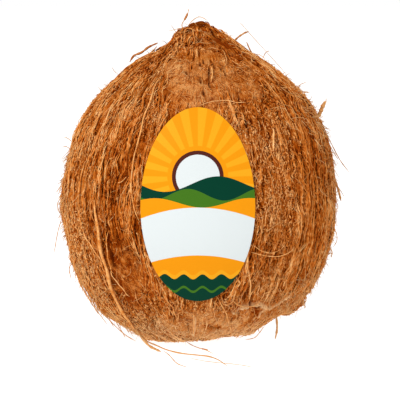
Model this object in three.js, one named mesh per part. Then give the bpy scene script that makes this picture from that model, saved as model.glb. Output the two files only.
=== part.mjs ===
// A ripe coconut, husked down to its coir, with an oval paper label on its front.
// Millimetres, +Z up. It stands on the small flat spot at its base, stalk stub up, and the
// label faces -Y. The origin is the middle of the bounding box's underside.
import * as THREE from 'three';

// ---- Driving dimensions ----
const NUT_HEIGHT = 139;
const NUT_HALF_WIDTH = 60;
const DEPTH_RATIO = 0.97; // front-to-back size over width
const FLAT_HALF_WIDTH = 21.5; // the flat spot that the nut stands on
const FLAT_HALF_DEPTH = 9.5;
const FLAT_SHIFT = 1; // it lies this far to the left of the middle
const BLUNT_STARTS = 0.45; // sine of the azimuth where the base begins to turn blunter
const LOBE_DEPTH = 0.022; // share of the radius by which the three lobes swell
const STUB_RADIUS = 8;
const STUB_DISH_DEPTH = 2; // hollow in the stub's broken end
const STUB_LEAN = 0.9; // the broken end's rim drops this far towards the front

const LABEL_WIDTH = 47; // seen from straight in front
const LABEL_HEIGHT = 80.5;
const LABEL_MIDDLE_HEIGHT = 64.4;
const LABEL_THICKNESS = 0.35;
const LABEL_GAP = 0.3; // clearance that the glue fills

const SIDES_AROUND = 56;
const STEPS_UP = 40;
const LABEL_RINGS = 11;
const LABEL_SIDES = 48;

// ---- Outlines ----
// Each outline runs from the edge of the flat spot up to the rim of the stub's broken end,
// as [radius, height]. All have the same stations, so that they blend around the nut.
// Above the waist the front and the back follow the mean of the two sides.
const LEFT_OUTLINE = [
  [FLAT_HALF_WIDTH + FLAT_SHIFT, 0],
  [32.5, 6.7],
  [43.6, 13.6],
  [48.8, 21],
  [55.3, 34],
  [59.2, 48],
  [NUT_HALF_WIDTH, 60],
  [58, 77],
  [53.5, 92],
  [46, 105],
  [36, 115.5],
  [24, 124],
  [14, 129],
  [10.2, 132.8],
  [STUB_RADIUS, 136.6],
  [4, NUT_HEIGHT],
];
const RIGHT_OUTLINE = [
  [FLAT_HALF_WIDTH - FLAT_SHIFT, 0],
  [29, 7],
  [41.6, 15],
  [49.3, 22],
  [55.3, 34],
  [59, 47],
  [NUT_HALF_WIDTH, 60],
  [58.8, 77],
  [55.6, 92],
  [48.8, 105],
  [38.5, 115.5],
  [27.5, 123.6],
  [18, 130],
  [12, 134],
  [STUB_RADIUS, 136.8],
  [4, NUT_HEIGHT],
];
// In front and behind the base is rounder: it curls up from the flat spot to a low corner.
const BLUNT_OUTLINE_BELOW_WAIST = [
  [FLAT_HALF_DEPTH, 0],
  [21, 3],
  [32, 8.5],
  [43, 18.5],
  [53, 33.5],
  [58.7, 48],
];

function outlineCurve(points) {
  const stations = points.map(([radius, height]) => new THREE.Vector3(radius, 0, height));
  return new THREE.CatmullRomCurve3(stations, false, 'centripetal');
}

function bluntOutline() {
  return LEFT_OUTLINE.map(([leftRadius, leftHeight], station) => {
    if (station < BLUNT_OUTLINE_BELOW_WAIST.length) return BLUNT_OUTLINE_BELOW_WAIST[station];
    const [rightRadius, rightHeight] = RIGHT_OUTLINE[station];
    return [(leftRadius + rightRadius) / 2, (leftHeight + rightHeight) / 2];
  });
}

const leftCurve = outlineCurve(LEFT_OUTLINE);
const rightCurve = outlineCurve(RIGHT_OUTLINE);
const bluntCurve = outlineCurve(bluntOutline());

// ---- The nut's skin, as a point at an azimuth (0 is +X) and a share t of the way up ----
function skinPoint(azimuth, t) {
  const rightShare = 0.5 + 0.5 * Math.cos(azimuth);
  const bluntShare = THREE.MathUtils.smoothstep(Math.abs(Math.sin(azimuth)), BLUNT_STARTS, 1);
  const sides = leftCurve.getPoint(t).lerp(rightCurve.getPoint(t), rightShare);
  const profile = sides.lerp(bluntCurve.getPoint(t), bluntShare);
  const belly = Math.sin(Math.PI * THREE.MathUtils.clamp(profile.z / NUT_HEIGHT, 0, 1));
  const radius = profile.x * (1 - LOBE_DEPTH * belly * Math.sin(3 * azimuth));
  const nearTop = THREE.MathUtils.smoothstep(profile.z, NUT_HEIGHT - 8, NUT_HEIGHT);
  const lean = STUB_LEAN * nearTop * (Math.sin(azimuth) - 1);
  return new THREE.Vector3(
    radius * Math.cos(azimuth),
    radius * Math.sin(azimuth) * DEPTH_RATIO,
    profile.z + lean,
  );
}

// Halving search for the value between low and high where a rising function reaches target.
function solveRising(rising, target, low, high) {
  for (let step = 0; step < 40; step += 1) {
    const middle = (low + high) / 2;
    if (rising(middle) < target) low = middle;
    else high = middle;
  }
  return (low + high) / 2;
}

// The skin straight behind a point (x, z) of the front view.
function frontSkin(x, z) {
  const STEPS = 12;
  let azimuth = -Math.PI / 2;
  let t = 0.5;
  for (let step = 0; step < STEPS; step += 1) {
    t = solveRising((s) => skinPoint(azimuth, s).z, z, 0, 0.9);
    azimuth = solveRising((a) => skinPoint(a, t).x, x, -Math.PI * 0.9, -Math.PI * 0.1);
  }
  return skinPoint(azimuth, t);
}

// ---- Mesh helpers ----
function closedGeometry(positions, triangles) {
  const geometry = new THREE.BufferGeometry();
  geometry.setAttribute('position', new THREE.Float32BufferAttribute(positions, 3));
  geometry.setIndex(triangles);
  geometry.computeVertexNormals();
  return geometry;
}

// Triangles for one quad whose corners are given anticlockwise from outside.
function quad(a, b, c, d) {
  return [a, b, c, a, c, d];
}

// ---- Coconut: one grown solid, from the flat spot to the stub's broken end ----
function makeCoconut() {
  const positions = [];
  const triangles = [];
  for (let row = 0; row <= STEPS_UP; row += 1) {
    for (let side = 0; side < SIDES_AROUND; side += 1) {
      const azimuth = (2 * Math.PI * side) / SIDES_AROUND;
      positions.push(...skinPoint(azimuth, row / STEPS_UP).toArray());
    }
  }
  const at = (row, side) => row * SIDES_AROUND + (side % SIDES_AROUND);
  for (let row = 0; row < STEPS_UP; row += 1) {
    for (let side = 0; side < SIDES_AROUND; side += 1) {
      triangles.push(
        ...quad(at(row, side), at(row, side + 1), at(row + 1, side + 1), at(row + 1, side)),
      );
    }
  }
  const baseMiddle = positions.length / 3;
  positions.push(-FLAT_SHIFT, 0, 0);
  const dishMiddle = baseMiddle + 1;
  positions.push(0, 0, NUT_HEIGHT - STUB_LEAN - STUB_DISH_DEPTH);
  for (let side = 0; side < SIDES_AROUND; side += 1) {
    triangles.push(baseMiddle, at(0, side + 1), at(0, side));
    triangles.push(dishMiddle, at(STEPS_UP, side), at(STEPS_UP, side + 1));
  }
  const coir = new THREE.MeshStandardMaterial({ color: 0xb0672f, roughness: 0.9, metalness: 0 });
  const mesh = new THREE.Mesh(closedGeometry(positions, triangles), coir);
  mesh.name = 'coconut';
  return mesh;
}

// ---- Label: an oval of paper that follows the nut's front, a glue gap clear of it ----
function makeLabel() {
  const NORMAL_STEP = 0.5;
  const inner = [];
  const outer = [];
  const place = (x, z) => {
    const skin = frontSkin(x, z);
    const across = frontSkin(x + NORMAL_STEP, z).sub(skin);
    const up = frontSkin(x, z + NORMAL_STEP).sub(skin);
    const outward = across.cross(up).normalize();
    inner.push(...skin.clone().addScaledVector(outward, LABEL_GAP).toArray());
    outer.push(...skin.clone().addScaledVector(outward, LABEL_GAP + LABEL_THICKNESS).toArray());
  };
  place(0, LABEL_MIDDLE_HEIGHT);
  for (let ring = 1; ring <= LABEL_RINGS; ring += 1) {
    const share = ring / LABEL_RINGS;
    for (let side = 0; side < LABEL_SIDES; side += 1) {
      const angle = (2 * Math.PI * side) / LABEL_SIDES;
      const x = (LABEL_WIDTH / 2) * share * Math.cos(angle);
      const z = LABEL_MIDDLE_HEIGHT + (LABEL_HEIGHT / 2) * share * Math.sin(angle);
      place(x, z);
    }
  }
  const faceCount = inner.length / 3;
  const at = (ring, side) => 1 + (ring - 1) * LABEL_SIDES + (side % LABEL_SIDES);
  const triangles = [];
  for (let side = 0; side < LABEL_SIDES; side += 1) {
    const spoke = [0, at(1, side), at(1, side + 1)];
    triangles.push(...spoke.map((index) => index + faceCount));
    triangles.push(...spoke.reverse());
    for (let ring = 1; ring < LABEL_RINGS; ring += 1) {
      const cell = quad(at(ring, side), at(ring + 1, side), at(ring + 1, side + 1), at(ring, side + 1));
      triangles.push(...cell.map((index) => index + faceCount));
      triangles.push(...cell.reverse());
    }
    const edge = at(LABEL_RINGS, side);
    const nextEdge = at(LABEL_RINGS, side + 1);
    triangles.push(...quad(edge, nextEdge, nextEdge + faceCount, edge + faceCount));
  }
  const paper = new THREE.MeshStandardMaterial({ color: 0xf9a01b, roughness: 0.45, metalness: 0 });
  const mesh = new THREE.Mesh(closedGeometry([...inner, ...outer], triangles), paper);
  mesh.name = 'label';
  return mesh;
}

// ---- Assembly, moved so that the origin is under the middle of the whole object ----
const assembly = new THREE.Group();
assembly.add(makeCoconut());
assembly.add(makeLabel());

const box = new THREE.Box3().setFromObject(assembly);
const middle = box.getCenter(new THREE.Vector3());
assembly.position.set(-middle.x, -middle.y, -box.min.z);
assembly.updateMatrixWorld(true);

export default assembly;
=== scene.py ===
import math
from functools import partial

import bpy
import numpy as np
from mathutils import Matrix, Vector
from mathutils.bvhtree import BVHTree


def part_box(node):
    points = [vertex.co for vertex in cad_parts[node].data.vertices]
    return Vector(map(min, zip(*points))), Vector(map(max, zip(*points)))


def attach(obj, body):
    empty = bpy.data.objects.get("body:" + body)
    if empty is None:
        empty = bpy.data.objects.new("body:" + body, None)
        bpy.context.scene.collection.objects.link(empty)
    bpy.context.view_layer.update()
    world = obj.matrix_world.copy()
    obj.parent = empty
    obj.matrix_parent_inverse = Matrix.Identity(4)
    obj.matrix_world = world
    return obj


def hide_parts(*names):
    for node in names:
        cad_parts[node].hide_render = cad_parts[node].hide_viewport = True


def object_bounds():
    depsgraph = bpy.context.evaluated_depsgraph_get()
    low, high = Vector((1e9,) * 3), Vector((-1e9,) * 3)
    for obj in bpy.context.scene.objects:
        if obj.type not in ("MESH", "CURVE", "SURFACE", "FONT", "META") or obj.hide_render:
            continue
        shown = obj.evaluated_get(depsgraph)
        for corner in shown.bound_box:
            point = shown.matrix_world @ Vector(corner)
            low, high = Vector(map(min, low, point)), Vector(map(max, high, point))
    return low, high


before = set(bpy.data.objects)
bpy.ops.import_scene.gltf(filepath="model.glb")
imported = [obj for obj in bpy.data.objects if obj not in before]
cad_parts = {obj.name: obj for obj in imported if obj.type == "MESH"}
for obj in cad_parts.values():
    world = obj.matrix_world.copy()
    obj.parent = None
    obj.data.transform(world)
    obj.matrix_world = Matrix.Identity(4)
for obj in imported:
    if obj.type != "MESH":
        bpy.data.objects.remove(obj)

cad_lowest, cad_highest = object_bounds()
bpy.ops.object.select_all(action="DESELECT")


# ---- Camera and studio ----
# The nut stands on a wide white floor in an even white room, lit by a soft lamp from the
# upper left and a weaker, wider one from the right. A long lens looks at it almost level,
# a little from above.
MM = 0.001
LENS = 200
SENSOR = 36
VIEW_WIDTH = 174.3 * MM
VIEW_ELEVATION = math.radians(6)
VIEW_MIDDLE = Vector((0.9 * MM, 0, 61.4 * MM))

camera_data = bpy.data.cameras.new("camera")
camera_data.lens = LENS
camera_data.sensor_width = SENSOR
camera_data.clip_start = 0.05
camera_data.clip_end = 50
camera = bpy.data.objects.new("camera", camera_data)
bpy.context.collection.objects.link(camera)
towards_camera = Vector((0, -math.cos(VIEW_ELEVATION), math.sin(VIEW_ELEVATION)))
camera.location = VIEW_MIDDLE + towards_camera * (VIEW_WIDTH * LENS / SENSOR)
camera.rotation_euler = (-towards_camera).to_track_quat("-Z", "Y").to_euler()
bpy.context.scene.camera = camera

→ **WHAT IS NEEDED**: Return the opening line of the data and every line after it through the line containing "import * as THREE from 'three';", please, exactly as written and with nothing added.

→ **RESPONSE BELOW**:
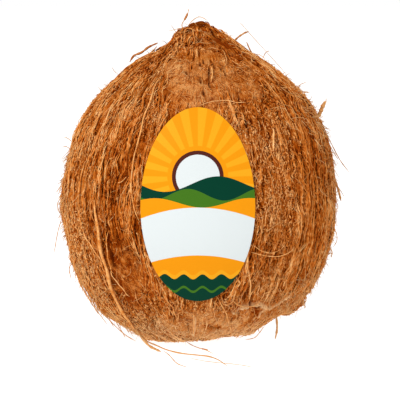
Model this object in three.js, one named mesh per part. Then give the bpy scene script that makes this picture from that model, saved as model.glb. Output the two files only.
=== part.mjs ===
// A ripe coconut, husked down to its coir, with an oval paper label on its front.
// Millimetres, +Z up. It stands on the small flat spot at its base, stalk stub up, and the
// label faces -Y. The origin is the middle of the bounding box's underside.
import * as THREE from 'three';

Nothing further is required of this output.